(Guest post.)
Buying a home looks smooth in photos, especially if it’s a young family buying their first house. A smiling couple stands in a spotless kitchen, keys in hand, sunlight bouncing off the countertops. What you don’t see is the mess behind the scenes. The packing, the early closings, the things left half-done. Here’s where smart homebuyers do something most people never think about. They use storage to buy time. It sounds simple, but it changes everything. It turns rushed decisions into planned ones and gives you room to breathe when everything’s moving too fast.
Storage Buys You Time, and Time Buys You Better Deals
The timeline doesn’t always line up the way you’d like. Maybe you can close on your new place before the lease ends on your current one. Perhaps the seller’s still packing when the keys drop into your hand. Either way, having your storage unit gives you a cushion.
You don’t have to throw everything in the back of a moving truck and hope it survives the sprint. You can split the process. Move out. Store your stuff. Then, walk into the new home with an empty schedule and the chance to fix what needs fixing. Repaint a wall. Replace a floor. Let the water heater get sorted before your first night. You don’t have to settle for “good enough.” You can make the place right.
It’s not about hoarding space. It’s about controlling the pace. And you don’t need a mansion’s worth of furniture to justify it. Even a studio’s load becomes a hassle when timing goes off.
It’s the Hidden Tool for Negotiating Power
People forget that real estate is negotiation. If you have no flexibility, your hands are tied. But if you tell the seller, “Don’t worry about the move-out rush. I’ve got storage,” now you’re doing them a favor. That kind of flexibility gives you an edge.
A guy I knew in Brooklyn bought a small brownstone. The seller had no backup plan for where to go. Every buyer kept pushing for a quick close. My friend, though? He said, “Take an extra month. I’ll wait.” That made him the only bidder the seller could work with. He got the place at a better price and on his terms. Why? Because he had storage and didn’t need to move in right away.
That’s the power you get when you use storage to buy time. You stop being desperate. You start being the person with options.
Renovations Go Smoother When You’re Not Living There
Living in a half-done house is misery. Dust in your bed. Paint fumes in your nose. Contractors are stepping around your things and asking if you can unplug the fridge for a few days. If you rent storage, you can skip that circus.
In truth, you can keep your stuff in a safe spot until the work’s done. Floors go in faster. Walls dry without delay. You don’t have to keep moving boxes just to reach the bathroom. And you avoid living in a construction zone that slowly drains your patience.
Using a storage unit as a practical solution during remodeling makes life easier, especially when you need temporary storage during apartment renovation. Temporary storage keeps the mess out of your life while keeping the project on track. More room to work, fewer things to break, no constant dance around stacked furniture. You get a better result and save your sanity.

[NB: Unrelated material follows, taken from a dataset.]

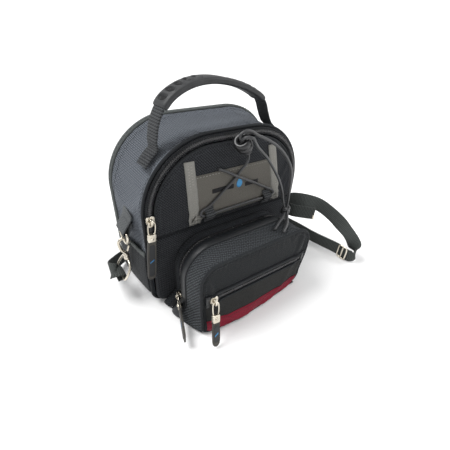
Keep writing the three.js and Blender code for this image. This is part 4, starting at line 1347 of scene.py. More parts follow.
def make_lace(surface):
    """The bungee lace on the label, along its foot and crossed above it, and the two loops that hold it."""

    def on(x, z, lift):
        return surface.front([(x, z)], lift)[0]

    route = [
        mm(5.4, -58.4, 189), mm(10.0, -55.2, 181.5), mm(10.6, -52.6, 173),
        on(6, 163.5, 3.6), on(-1.2, 154.5, 2.4), on(-14, 143.5, 1.9), on(-26.5, 133, 1.9),
        on(-36, 126.8, 1.9), on(-44, 124.6, 2.0), on(-47, 121.4, 2.4), on(-44, 118.6, 2.8),
        on(-35, 118.0, 3.0), on(-24, 118, 2.8), on(-8, 117.8, 2.2), on(8, 117.8, 1.9),
        on(30, 118, 2.2), on(42, 118, 2.9), on(50, 118, 3.0), on(58, 118.5, 2.8),
        on(61.5, 121.4, 2.4), on(58.8, 125.0, 2.1), on(51.5, 129, 2.0), on(40, 135.6, 1.9),
        on(26.4, 143.6, 2.6), on(12, 151.6, 4.4), on(1, 157.8, 6.0), on(-6, 161.8, 4.2),
        on(-14, 166, 2.2), on(-22.5, 170, 1.4),
    ]
    path = spline(np.array(route), 1.3 * MM)
    lace = tube("bungee_lace_laid", path, LACE_RADIUS * MM, "cord", sides=12)
    attach(lace, "flap", "elastic_cord", "bungee_lace")
    for name, x, z in (("lace_loop_left", -35, 118), ("lace_loop_right", 50, 118)):
        base = on(x, z, 0)[1] / MM
        ring = spline(
            points_mm(
                [
                    [x, base - 0.7, z - 9], [x, base - 1.2, z - 5], [x, base - 4.6, z - 3.2],
                    [x, base - 6.0, z], [x, base - 4.6, z + 3.2], [x, base - 1.2, z + 5],
                    [x, base - 0.7, z + 9],
                ]
            ),
            0.8 * MM,
        )
        widths = np.tile([1.0, 0, 0], (len(ring), 1))
        loop = sweep(f"{name}_tape", ring, widths, strap_profile(12 * MM, 1.1 * MM), "webbing")
        attach(loop, "flap", "webbing", name)
        for dz in (-7.5, 7.5):
            line = [mm(x + d, base - 1.5, z + dz) for d in np.linspace(-5, 5, 6)]
            stitch("flap", np.array(line), (0, -1, 0), pitch=2.0, length=1.5)


def lathe(name, profile, look, origin, axis, sides=32):
    """A turned piece. profile holds (radius, distance along the axis) pairs in millimetres."""
    axis = unit(np.asarray(axis, float))
    seed = np.array([0, 1.0, 0]) if abs(axis[1]) < 0.9 else np.array([1.0, 0, 0])
    u = unit(np.cross(axis, seed))
    v = np.cross(axis, u)
    angles = np.linspace(0, 2 * math.pi, sides, endpoint=False)
    rings = [
        origin + axis * reach * MM + radius * MM * (
            np.cos(angles)[:, None] * u + np.sin(angles)[:, None] * v
        )
        for radius, reach in profile
    ]
    return outward(grid_piece(name, np.array(rings), look, wrap=True, cap=True))


def make_cord_lock():
    """A barrel with a thick lip and two grooves, and the sprung plunger under it."""
    tiny = 0.05
    barrel = [
        (tiny, 3.6), (3.3, 3.6), (3.7, 2.6), (4.3, 1.1), (5.6, 0.2), (7.2, 0.0), (8.6, 0.9), (9.5, 2.8),
        (9.4, 5.2),
        (8.6, 6.8), (8.0, 7.4), (8.0, 8.2), (8.7, 8.9), (9.0, 11.0), (8.7, 13.4), (7.8, 14.8), (6.6, 15.0),
        (6.0, 14.4),
        (6.0, 5.6), (tiny, 5.6),
    ]
    body = lathe("cord_lock_barrel", barrel, "plastic", LOCK_TOP, LOCK_AXIS, 40)
    attach(body, "flap", "black_plastic", "cord_lock")
    plunger = [
        (tiny, 10.2), (5.0, 10.2), (5.5, 10.8), (5.5, 18.0), (4.9, 18.8), (4.9, 19.4), (5.6, 20.1),
        (5.7, 21.2),
        (4.9, 22.2), (3.0, 22.7), (tiny, 22.8),
    ]
    knob = lathe("cord_lock_knob", plunger, "plastic", LOCK_TOP, LOCK_AXIS, 32)
    attach(knob, "lock_plunger", "black_plastic", "cord_lock_plunger")


# ---- Front pocket ----

RAIN_BACK_Y, RAIN_FRONT_Y = -62.0, -77.0
BAND_FRONT_Y = -105.5
POCKET_FACE = Arch(157, 94.5, 22, 10, 2.6)
POCKET_SEAM = Arch(165, 96.5, 37, 10, 2.0)
POCKET_MOUTH = Arch(163, 95.5, 39, 10, 2.0)


SPREAD, SPREAD_TOP_Z, SPREAD_DEPTH = 18.0, 21.0, 62.0
BOW, BOW_X, BOW_WIDTH, BOW_TOP_Z = 8.0, -28.0, 58.0, 43.0
RECEDE, RECEDE_X, RECEDE_TOP_Z = 6.0, 42.0, 64.0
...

Storage Adds a Safety Net for the Unexpected
Things go wrong. Closings get delayed. A snowstorm rolls through and halts everything. The people moving out of your new place need a few more days. Or worse, something in one of the important rooms wasn’t fixed, and you can’t move in yet.
That’s when people start panicking. Movers waiting. Furniture in a truck. No backup plan.
But if you’ve got a storage unit already, you don’t have to scramble. You can let the movers drop your stuff off there. You can crash with friends or get a short-term rental. You’re not at the mercy of someone else’s timeline. You’ve built yourself a buffer.
That’s the point. Storage isn’t just for excess junk. It’s for buying back control.
Bridge the Gap Between Renting and Owning
There’s a strange limbo that happens between giving up your rental and stepping into your new home. Sometimes, your lease ends before the sale closes. Other times, you want to get out before rent jumps again. Either way, you end up in a gray zone, part renter, part buyer, fully stressed.
That is where storage steps in like a middleman. You pack, move out, store everything, and buy yourself a few weeks of flexibility. Maybe you couch-surf, stay with family, or grab a short-term place. You’re light, mobile, and not hauling boxes into temporary spaces just to haul them out again.
People think they need to move once and be done. But moving twice, with storage in between, can be a smoother play. You’re not rushing decisions, and you’re not living out of bins while trying to sign closing papers. You’ve got space to wait it out, which gives you more peace than any square footage ever could.
Use Storage to Buy Time: A Small Unit, A Big Difference
If you’re planning on buying, it’s not just about credit scores and down payments. Think about your timeline. Think about flexibility. If you can use storage to buy time, you can say no to bad timing and bad decisions.
Most people rush through these moments, trying to juggle all the pieces at once. They move into chaos. Smart homebuyers take a breath instead. They create that breath with storage. That’s the move.
And the funny thing? It doesn’t even take much. A small unit. A few weeks. That’s all it takes to shift from panic to planning.
So, if you want to make smart moves, not just in real estate but in life, start with space. Space to pause. Space to plan, to make the right call, not the rushed one.